"Twenty years from now you will be more disappointed by the things you didn't do than by the ones you did. So throw off the bowlines.

Sail away from the safe harbor. Catch the trade winds in your sails. Explore. Dream. Discover." -Mark Twain

A Waterfall Walk in Grenada

>> Wednesday, March 13, 2013

            We spent our first day in Grenada poking around the woods, hiking up to a waterfall at a high point on the island. The waterfall was a beautiful cliff, slanting enough that the water bounced from one rock ledge to another, before finally arriving at a small pool at the bottom. Some of us ascended part way up the fall itself, holding on to barely existent bits of roots and other plant matter and attempting to dig our heels into the rock face and small amounts of organic matter.
            We used the stream as our trail for sometime, as well as following trails through farms and woods, encountering multitudes of plants not found in our temperate zone homes. The tropics are a lovely place, full of strange and beautiful plants. We passed Giant Heliconia plants whose huge leaves provide shelter from damp, and whose stalks provide material for delicate baskets and twine. A fallen tree in the river offered a mountain of excellent bark to make twine from.
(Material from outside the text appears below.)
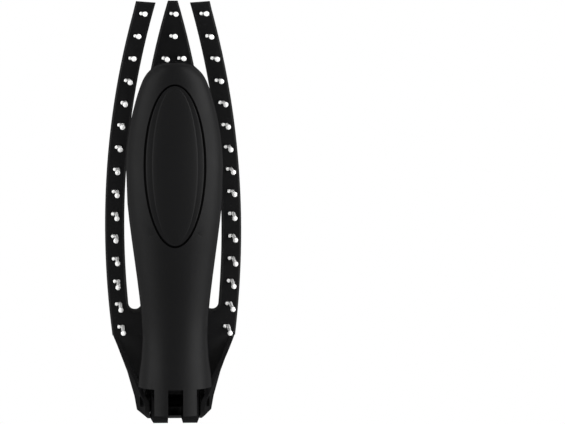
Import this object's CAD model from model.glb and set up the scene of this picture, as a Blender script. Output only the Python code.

The name of the tree escaped me, but the quality of its bark reminded me of the tulip poplar tree we use as a fiber source in the Eastern US. My feet found the local stinging nettles, which are also an excellent fiber plant, as well as being an extraordinary skin irritant if handled carelessly.
            Walking through the cocoa plantation at the beginning of our hike, we encountered banana, mango, plantain, guava and nutmeg trees. They were tucked in throughout the plethora of cocoa trees, which were covered in green, yellow and red pods. Seeing all the trees laden with fruit was a fun introduction to the projects we would do the following two days on the cocoa plantation.